> _What you will do_
Identify and copy all lines of the material where the string "materials" is found.

**** Exercise data

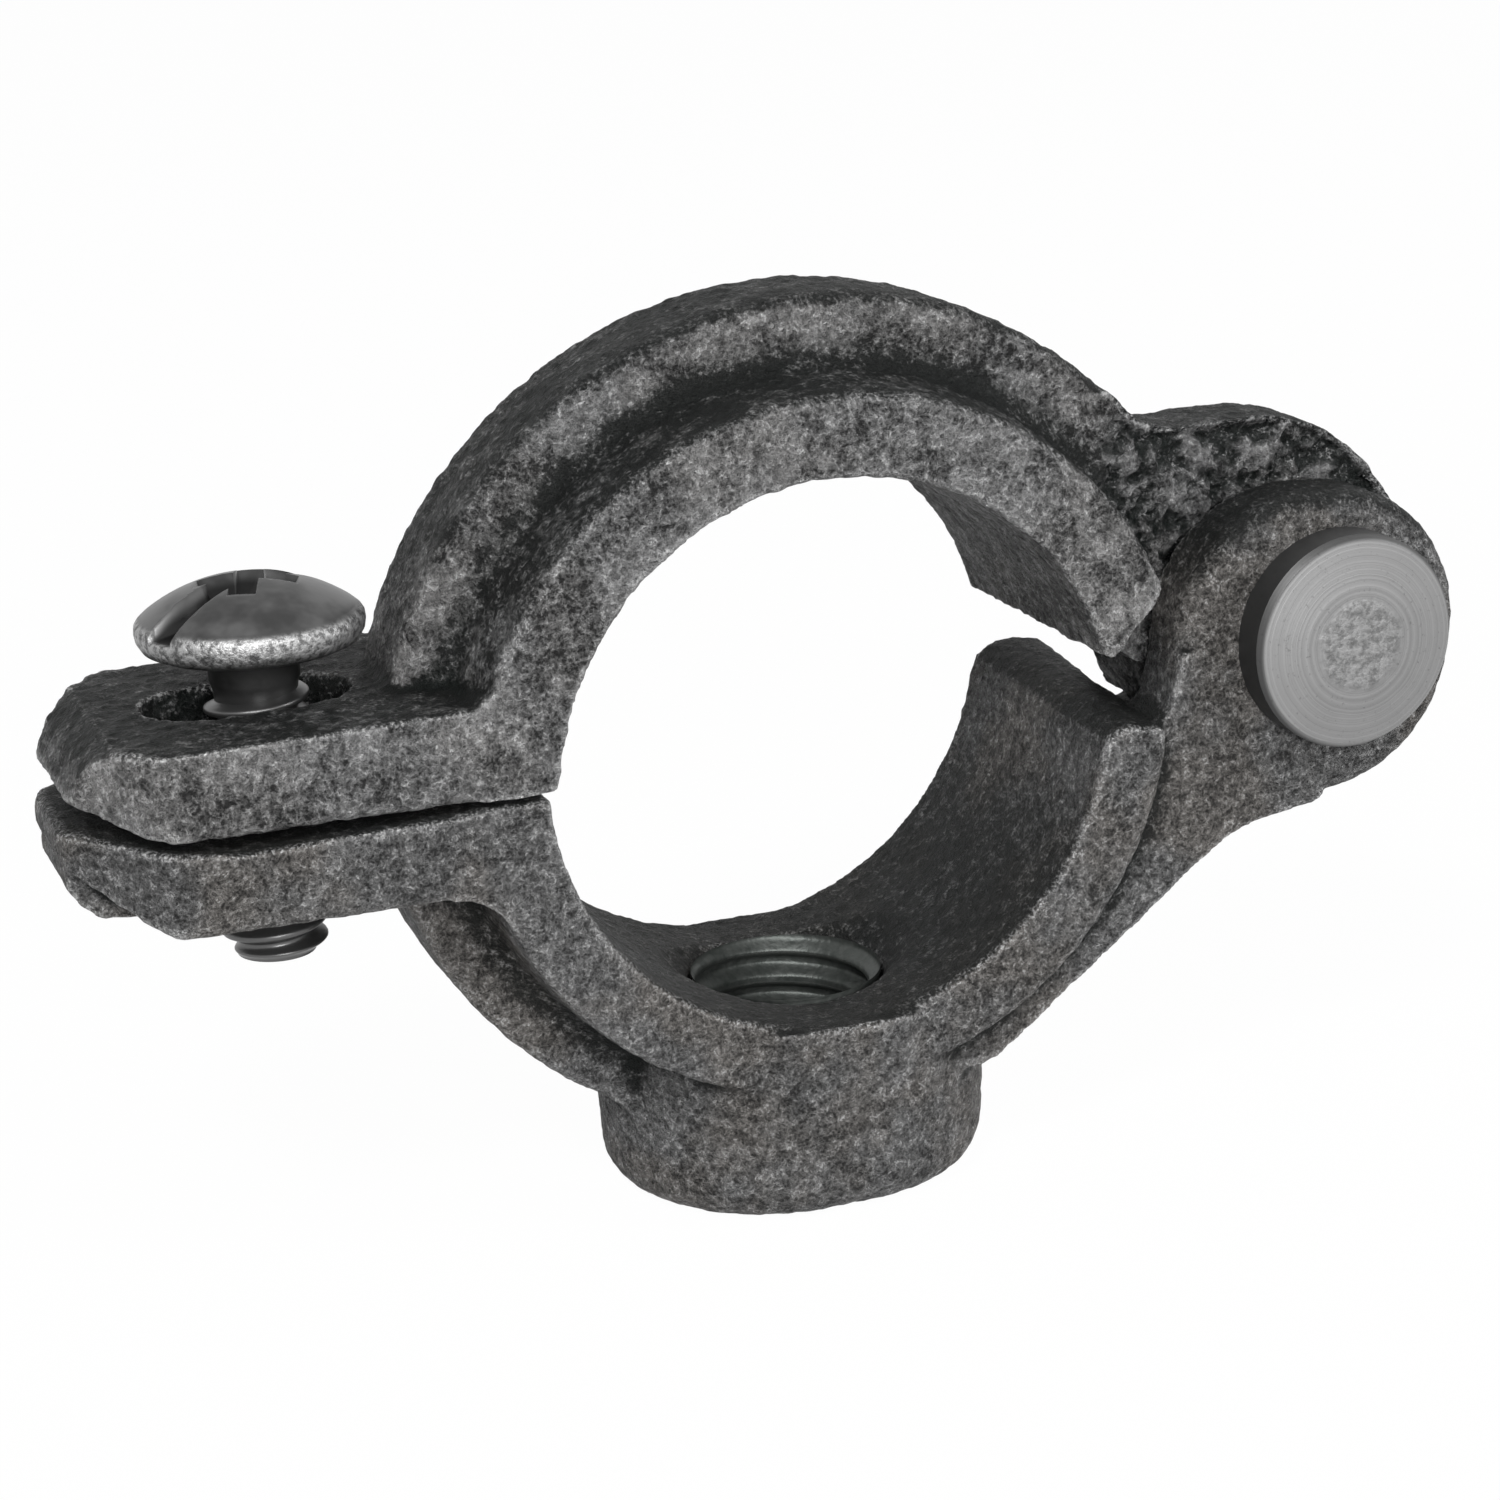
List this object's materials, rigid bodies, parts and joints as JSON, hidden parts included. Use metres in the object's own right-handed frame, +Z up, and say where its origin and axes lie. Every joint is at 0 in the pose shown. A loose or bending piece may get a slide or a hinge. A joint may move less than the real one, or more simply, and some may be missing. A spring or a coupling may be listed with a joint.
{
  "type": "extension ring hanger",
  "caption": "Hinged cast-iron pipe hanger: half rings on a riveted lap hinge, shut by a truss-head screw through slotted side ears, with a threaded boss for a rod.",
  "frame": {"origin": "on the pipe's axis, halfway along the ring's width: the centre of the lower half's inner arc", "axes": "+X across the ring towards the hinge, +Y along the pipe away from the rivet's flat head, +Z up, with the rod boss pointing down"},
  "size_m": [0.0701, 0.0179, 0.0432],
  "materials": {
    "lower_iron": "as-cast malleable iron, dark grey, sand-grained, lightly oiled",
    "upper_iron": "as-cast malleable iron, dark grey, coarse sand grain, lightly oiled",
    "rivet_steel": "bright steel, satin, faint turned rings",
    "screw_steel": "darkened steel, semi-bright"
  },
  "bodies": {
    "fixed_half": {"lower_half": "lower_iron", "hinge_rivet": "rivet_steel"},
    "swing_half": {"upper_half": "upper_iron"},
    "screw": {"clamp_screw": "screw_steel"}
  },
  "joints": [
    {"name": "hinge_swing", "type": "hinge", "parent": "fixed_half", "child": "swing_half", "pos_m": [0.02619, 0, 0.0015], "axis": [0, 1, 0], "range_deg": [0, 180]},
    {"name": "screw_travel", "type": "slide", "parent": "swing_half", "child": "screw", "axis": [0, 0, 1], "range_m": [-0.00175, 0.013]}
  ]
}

********
**** Exercise data

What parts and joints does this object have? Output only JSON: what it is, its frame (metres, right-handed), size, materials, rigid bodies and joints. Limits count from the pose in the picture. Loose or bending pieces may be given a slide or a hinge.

********

> _Result for this task_
List this object's materials, rigid bodies, parts and joints as JSON, hidden parts included. Use metres in the object's own right-handed frame, +Z up, and say where its origin and axes lie. Every joint is at 0 in the pose shown. A loose or bending piece may get a slide or a hinge. A joint may move less than the real one, or more simply, and some may be missing. A spring or a coupling may be listed with a joint.
  "materials": {
What parts and joints does this object have? Output only JSON: what it is, its frame (metres, right-handed), size, materials, rigid bodies and joints. Limits count from the pose in the picture. Loose or bending pieces may be given a slide or a hinge.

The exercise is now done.